Many travel estimates fail for simple reasons. One common mistake is forgetting to include the first and last day M and IE adjustment. Another is treating lodging nights as equal to trip days. Some travelers underestimate the cost of local transportation from home to airport, airport to hotel, and hotel to meeting site. Others forget baggage fees or parking. Another frequent issue is using an outdated mileage rate or stale lodging assumptions from an earlier fiscal year.

A better approach is to review each category individually and use the calculator to check your assumptions. If a trip total seems unexpectedly high, the category breakdown and chart can reveal whether the difference comes from airfare, hotel cost, M and IE, or smaller transit expenses adding up over time.

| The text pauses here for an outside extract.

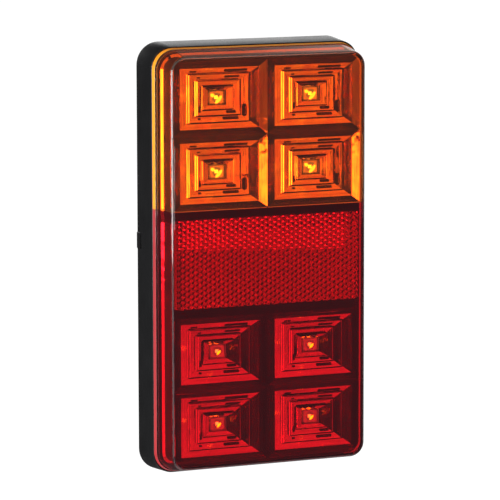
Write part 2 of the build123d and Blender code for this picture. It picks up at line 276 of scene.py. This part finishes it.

When to Recheck Official Guidance

You should recheck current official guidance whenever any of the following changes occur:

  • The trip occurs in a different fiscal year than originally planned.
  • The destination changes to a different city or county.
  • Your agency updates travel policy or booking procedures.
  • A conference hotel rate, government rate, or exempt tax treatment changes.
  • The authorized transportation mode changes from common carrier to personal vehicle or rental car.

For accurate official rates, the best sources remain the GSA per diem rate tools and the Federal Travel Regulation. If your travel falls under a specialized system or foreign area rules, consult the rate source applicable to your agency and destination.

Final Thoughts

A well-designed federal employee travel cost calculator is more than a convenience. It is a practical budgeting tool that supports better decision-making, clearer authorizations, and more consistent travel planning. By separating transportation, lodging, meals and incidental expenses, and miscellaneous costs, it gives you a more realistic estimate than a simple back-of-the-envelope guess.

Use this calculator early in the travel planning process, then validate the estimate against current official rates and agency policy. If you do that consistently, you will build better travel requests, avoid surprises, and improve the quality of your budgeting and reimbursement planning.